Report Field Business Objects

Even after reviewing the Report Fields and Values for your Business Object, you need to be careful when choosing the correct field for your condition rule. For example, when building a condition rule for the Create Position BP you will find multiple “Management Level” fields. Clicking the related action button for each field reveals that none of these fields are associated with the Position Request Event BP. They are associated with Worker or an existing position related business object, but nothing referenceable by the Create Position BP. When choosing your fields, always click the related action button to ensure you are choosing a field associated with the correct business object. This is particularly important for common fields such as Worker, Position, or Job Profile.

Consider The Timing

The fields and values of a business process may return differently depending on when they are evaluating. For instance, some fields might not begin to populate data until after the completion step, which is why BP condition rules regularly reference “Current” or “Proposed” fields. Additionally, some fields may not begin to populate until after the successful submission of the initiation step. This can be particularly problematic for validation rules, especially when you need to consider a characteristic of the initiator. For instance, if you need a validation rule to evaluate the security groups or roles of the initiator, then your calculated fields to pull this data will need to reference “Current Worker”, as the “Initiator” field is not populated until after the exit of the initiation step.
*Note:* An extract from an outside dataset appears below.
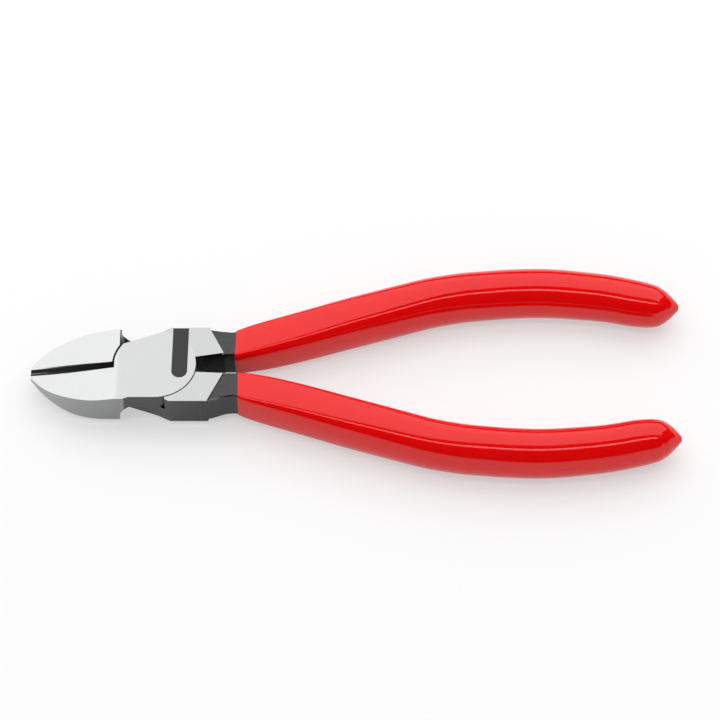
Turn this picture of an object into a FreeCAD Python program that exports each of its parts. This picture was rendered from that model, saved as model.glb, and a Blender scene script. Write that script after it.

Also consider the timing of in-flight BPs when adding new condition rules to Sub-Process BPs. For instance, if you place a new condition rule on an existing step for Onboarding, this rule will not work for any in progress Hire events. The rule would need to be tested with either a manually launched Onboarding event or with a new Hire event.

Rule Tester

Even after previewing the Report Fields and Values, carefully picking fields based on their Business Objects, and considering the timing, sometimes a condition rule will still not work on the first test. As deflating as that experience can be, Workday provides a Rule Tester than can evaluate your test scenario against your condition rule. This can help you to determine if there is a problematic field in your rule. To launch the rule tester, find your event record, click the Related Action and choose Business Process > Test Rule.

The Rule Tester always evaluates as of “now”, so if you run it at the end of a scenario, the results may be different than when the rule originally evaluated (consider the timing). If there is no logical stop in your process between the initiation and the step for your rule, you can rely on the “Save for Later” option of the initiation step. By clicking “Save for Later” a process record will be created and you can run the Rule Tester or the Report Fields and Values to evaluate the behavior of the fields in your rules.

Always Test The Negative

Occasionally, you may develop a condition rule that always evaluates as true/false, regardless of the specific data of the event or object. This can frequently occur with rules that use a “Is Not Empty” or “Is Empty” type of condition. It can be tempting to mark your scenario and condition rule as successful if they work in the positive scenario (triggering the step you intended to enter). However, you should always test at least one negative scenario. If your approval should always trigger for Management Levels 3 and above, then it should always skip for Management Levels 4 and below. Testing for the negative will help reinforce that your rule worked correctly, rather than accidentally working.

Following these tips and tricks will enable you approach condition rule development or troubleshooting with the confidence to deliver on any requirement. Good luck testing and please share any other cool tips you use to make condition rule development and testing easier.